#### [DATA BLOCK]

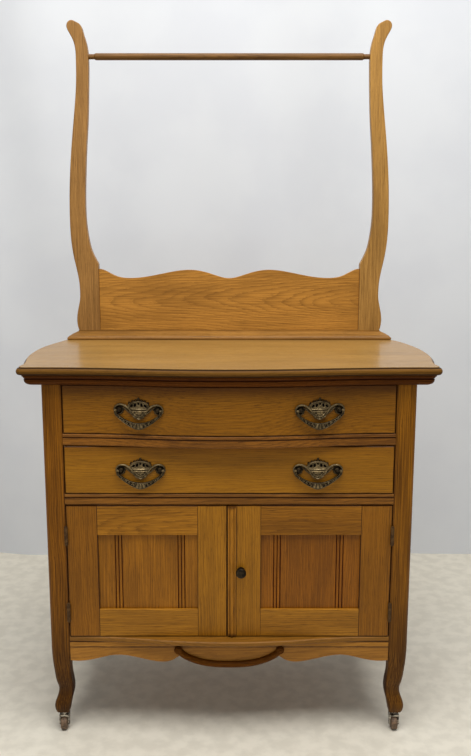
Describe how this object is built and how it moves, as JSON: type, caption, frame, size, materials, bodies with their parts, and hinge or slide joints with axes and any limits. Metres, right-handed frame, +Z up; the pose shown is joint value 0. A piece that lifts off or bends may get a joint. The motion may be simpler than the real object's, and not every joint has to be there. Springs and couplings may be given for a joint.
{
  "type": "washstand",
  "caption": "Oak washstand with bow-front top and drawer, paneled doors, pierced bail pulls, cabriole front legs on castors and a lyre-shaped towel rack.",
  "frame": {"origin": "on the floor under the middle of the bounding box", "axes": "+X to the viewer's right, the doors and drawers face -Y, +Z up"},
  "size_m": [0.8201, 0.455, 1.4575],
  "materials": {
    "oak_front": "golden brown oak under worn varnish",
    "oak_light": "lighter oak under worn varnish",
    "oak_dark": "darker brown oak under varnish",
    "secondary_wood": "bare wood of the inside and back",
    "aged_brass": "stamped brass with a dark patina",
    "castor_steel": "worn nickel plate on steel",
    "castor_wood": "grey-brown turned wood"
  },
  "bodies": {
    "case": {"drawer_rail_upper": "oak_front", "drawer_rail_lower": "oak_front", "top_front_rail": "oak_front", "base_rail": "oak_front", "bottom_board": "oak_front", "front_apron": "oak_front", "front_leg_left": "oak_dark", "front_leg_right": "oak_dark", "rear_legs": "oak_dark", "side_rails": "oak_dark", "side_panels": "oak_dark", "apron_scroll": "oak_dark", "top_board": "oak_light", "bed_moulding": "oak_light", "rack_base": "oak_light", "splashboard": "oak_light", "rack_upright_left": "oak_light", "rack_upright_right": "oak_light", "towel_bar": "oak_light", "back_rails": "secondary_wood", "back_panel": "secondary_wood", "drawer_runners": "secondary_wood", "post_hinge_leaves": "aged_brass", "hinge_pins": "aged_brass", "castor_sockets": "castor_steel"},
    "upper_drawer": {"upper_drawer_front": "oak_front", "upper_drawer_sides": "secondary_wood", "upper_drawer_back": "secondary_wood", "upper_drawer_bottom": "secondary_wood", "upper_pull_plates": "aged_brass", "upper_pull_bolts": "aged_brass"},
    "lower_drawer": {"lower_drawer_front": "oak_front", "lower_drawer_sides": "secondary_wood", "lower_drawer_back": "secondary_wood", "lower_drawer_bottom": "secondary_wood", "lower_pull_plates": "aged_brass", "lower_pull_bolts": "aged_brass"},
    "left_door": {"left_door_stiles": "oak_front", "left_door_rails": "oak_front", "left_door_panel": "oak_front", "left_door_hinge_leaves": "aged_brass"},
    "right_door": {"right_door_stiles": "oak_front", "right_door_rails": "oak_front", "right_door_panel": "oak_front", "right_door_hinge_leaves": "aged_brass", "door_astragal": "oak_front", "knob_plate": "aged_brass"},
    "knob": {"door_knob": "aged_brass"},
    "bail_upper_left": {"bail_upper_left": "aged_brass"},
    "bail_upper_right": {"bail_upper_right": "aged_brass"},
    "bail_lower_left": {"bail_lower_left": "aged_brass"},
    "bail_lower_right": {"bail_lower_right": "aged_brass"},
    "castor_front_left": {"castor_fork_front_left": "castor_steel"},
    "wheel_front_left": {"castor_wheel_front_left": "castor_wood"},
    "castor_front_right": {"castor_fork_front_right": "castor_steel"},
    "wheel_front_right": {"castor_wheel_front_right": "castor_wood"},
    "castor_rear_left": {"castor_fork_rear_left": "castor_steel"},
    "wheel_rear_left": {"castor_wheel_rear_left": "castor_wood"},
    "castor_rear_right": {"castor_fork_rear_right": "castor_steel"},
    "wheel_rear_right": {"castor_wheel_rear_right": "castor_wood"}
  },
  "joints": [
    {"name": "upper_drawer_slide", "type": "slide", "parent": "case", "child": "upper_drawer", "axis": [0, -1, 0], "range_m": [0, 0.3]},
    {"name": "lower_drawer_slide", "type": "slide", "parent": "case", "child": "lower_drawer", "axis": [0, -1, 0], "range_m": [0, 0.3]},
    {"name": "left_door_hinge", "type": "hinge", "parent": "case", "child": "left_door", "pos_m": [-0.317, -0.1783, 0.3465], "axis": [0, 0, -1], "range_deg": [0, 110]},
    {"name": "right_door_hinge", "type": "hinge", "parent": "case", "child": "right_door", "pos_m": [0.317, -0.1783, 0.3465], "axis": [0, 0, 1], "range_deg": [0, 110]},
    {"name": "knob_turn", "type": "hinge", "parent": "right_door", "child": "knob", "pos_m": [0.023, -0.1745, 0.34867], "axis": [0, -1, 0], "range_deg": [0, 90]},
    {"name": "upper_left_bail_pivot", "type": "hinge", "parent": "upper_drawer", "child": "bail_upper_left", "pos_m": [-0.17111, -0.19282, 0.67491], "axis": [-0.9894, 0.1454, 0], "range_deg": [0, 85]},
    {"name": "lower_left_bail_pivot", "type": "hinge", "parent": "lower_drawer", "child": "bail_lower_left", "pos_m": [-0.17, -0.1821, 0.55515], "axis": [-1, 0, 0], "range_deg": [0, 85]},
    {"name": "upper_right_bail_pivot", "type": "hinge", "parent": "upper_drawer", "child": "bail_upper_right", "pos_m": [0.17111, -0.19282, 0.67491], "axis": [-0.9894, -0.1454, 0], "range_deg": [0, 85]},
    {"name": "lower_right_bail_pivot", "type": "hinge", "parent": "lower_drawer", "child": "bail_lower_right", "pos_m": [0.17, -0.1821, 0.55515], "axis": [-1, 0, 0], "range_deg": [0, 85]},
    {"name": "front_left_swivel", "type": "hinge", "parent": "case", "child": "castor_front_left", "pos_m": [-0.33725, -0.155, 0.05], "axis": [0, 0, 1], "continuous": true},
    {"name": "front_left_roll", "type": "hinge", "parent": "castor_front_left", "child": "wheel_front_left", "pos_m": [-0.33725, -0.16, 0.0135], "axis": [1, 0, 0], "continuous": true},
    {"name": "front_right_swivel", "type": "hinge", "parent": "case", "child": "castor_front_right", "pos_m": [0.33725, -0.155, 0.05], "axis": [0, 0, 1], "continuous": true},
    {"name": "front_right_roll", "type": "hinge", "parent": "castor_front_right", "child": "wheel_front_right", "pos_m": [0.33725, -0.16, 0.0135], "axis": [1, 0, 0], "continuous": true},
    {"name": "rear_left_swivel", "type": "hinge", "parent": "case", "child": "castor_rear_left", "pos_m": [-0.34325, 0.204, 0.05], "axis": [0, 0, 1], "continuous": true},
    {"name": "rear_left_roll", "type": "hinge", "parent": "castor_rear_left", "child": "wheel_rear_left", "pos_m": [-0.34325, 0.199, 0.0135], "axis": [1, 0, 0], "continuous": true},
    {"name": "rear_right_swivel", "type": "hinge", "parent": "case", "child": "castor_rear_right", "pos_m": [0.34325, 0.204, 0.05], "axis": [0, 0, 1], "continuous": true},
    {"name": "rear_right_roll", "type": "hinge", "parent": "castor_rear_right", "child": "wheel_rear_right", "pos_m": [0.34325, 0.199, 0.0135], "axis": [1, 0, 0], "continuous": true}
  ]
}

#### [GOAL]
Copy all of the data exactly.

#### [PROBLEM SOLUTION]
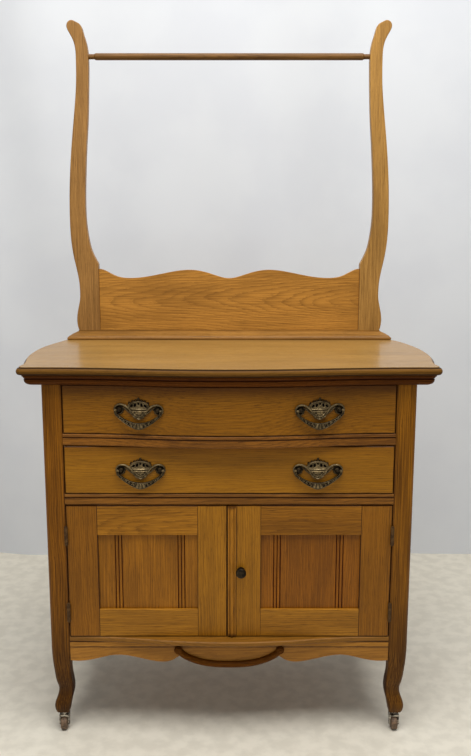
Describe how this object is built and how it moves, as JSON: type, caption, frame, size, materials, bodies with their parts, and hinge or slide joints with axes and any limits. Metres, right-handed frame, +Z up; the pose shown is joint value 0. A piece that lifts off or bends may get a joint. The motion may be simpler than the real object's, and not every joint has to be there. Springs and couplings may be given for a joint.
{
  "type": "washstand",
  "caption": "Oak washstand with bow-front top and drawer, paneled doors, pierced bail pulls, cabriole front legs on castors and a lyre-shaped towel rack.",
  "frame": {"origin": "on the floor under the middle of the bounding box", "axes": "+X to the viewer's right, the doors and drawers face -Y, +Z up"},
  "size_m": [0.8201, 0.455, 1.4575],
  "materials": {
    "oak_front": "golden brown oak under worn varnish",
    "oak_light": "lighter oak under worn varnish",
    "oak_dark": "darker brown oak under varnish",
    "secondary_wood": "bare wood of the inside and back",
    "aged_brass": "stamped brass with a dark patina",
    "castor_steel": "worn nickel plate on steel",
    "castor_wood": "grey-brown turned wood"
  },
  "bodies": {
    "case": {"drawer_rail_upper": "oak_front", "drawer_rail_lower": "oak_front", "top_front_rail": "oak_front", "base_rail": "oak_front", "bottom_board": "oak_front", "front_apron": "oak_front", "front_leg_left": "oak_dark", "front_leg_right": "oak_dark", "rear_legs": "oak_dark", "side_rails": "oak_dark", "side_panels": "oak_dark", "apron_scroll": "oak_dark", "top_board": "oak_light", "bed_moulding": "oak_light", "rack_base": "oak_light", "splashboard": "oak_light", "rack_upright_left": "oak_light", "rack_upright_right": "oak_light", "towel_bar": "oak_light", "back_rails": "secondary_wood", "back_panel": "secondary_wood", "drawer_runners": "secondary_wood", "post_hinge_leaves": "aged_brass", "hinge_pins": "aged_brass", "castor_sockets": "castor_steel"},
    "upper_drawer": {"upper_drawer_front": "oak_front", "upper_drawer_sides": "secondary_wood", "upper_drawer_back": "secondary_wood", "upper_drawer_bottom": "secondary_wood", "upper_pull_plates": "aged_brass", "upper_pull_bolts": "aged_brass"},
    "lower_drawer": {"lower_drawer_front": "oak_front", "lower_drawer_sides": "secondary_wood", "lower_drawer_back": "secondary_wood", "lower_drawer_bottom": "secondary_wood", "lower_pull_plates": "aged_brass", "lower_pull_bolts": "aged_brass"},
    "left_door": {"left_door_stiles": "oak_front", "left_door_rails": "oak_front", "left_door_panel": "oak_front", "left_door_hinge_leaves": "aged_brass"},
    "right_door": {"right_door_stiles": "oak_front", "right_door_rails": "oak_front", "right_door_panel": "oak_front", "right_door_hinge_leaves": "aged_brass", "door_astragal": "oak_front", "knob_plate": "aged_brass"},
    "knob": {"door_knob": "aged_brass"},
    "bail_upper_left": {"bail_upper_left": "aged_brass"},
    "bail_upper_right": {"bail_upper_right": "aged_brass"},
    "bail_lower_left": {"bail_lower_left": "aged_brass"},
    "bail_lower_right": {"bail_lower_right": "aged_brass"},
    "castor_front_left": {"castor_fork_front_left": "castor_steel"},
    "wheel_front_left": {"castor_wheel_front_left": "castor_wood"},
    "castor_front_right": {"castor_fork_front_right": "castor_steel"},
    "wheel_front_right": {"castor_wheel_front_right": "castor_wood"},
    "castor_rear_left": {"castor_fork_rear_left": "castor_steel"},
    "wheel_rear_left": {"castor_wheel_rear_left": "castor_wood"},
    "castor_rear_right": {"castor_fork_rear_right": "castor_steel"},
    "wheel_rear_right": {"castor_wheel_rear_right": "castor_wood"}
  },
  "joints": [
    {"name": "upper_drawer_slide", "type": "slide", "parent": "case", "child": "upper_drawer", "axis": [0, -1, 0], "range_m": [0, 0.3]},
    {"name": "lower_drawer_slide", "type": "slide", "parent": "case", "child": "lower_drawer", "axis": [0, -1, 0], "range_m": [0, 0.3]},
    {"name": "left_door_hinge", "type": "hinge", "parent": "case", "child": "left_door", "pos_m": [-0.317, -0.1783, 0.3465], "axis": [0, 0, -1], "range_deg": [0, 110]},
    {"name": "right_door_hinge", "type": "hinge", "parent": "case", "child": "right_door", "pos_m": [0.317, -0.1783, 0.3465], "axis": [0, 0, 1], "range_deg": [0, 110]},
    {"name": "knob_turn", "type": "hinge", "parent": "right_door", "child": "knob", "pos_m": [0.023, -0.1745, 0.34867], "axis": [0, -1, 0], "range_deg": [0, 90]},
    {"name": "upper_left_bail_pivot", "type": "hinge", "parent": "upper_drawer", "child": "bail_upper_left", "pos_m": [-0.17111, -0.19282, 0.67491], "axis": [-0.9894, 0.1454, 0], "range_deg": [0, 85]},
    {"name": "lower_left_bail_pivot", "type": "hinge", "parent": "lower_drawer", "child": "bail_lower_left", "pos_m": [-0.17, -0.1821, 0.55515], "axis": [-1, 0, 0], "range_deg": [0, 85]},
    {"name": "upper_right_bail_pivot", "type": "hinge", "parent": "upper_drawer", "child": "bail_upper_right", "pos_m": [0.17111, -0.19282, 0.67491], "axis": [-0.9894, -0.1454, 0], "range_deg": [0, 85]},
    {"name": "lower_right_bail_pivot", "type": "hinge", "parent": "lower_drawer", "child": "bail_lower_right", "pos_m": [0.17, -0.1821, 0.55515], "axis": [-1, 0, 0], "range_deg": [0, 85]},
    {"name": "front_left_swivel", "type": "hinge", "parent": "case", "child": "castor_front_left", "pos_m": [-0.33725, -0.155, 0.05], "axis": [0, 0, 1], "continuous": true},
    {"name": "front_left_roll", "type": "hinge", "parent": "castor_front_left", "child": "wheel_front_left", "pos_m": [-0.33725, -0.16, 0.0135], "axis": [1, 0, 0], "continuous": true},
    {"name": "front_right_swivel", "type": "hinge", "parent": "case", "child": "castor_front_right", "pos_m": [0.33725, -0.155, 0.05], "axis": [0, 0, 1], "continuous": true},
    {"name": "front_right_roll", "type": "hinge", "parent": "castor_front_right", "child": "wheel_front_right", "pos_m": [0.33725, -0.16, 0.0135], "axis": [1, 0, 0], "continuous": true},
    {"name": "rear_left_swivel", "type": "hinge", "parent": "case", "child": "castor_rear_left", "pos_m": [-0.34325, 0.204, 0.05], "axis": [0, 0, 1], "continuous": true},
    {"name": "rear_left_roll", "type": "hinge", "parent": "castor_rear_left", "child": "wheel_rear_left", "pos_m": [-0.34325, 0.199, 0.0135], "axis": [1, 0, 0], "continuous": true},
    {"name": "rear_right_swivel", "type": "hinge", "parent": "case", "child": "castor_rear_right", "pos_m": [0.34325, 0.204, 0.05], "axis": [0, 0, 1], "continuous": true},
    {"name": "rear_right_roll", "type": "hinge", "parent": "castor_rear_right", "child": "wheel_rear_right", "pos_m": [0.34325, 0.199, 0.0135], "axis": [1, 0, 0], "continuous": true}
  ]
}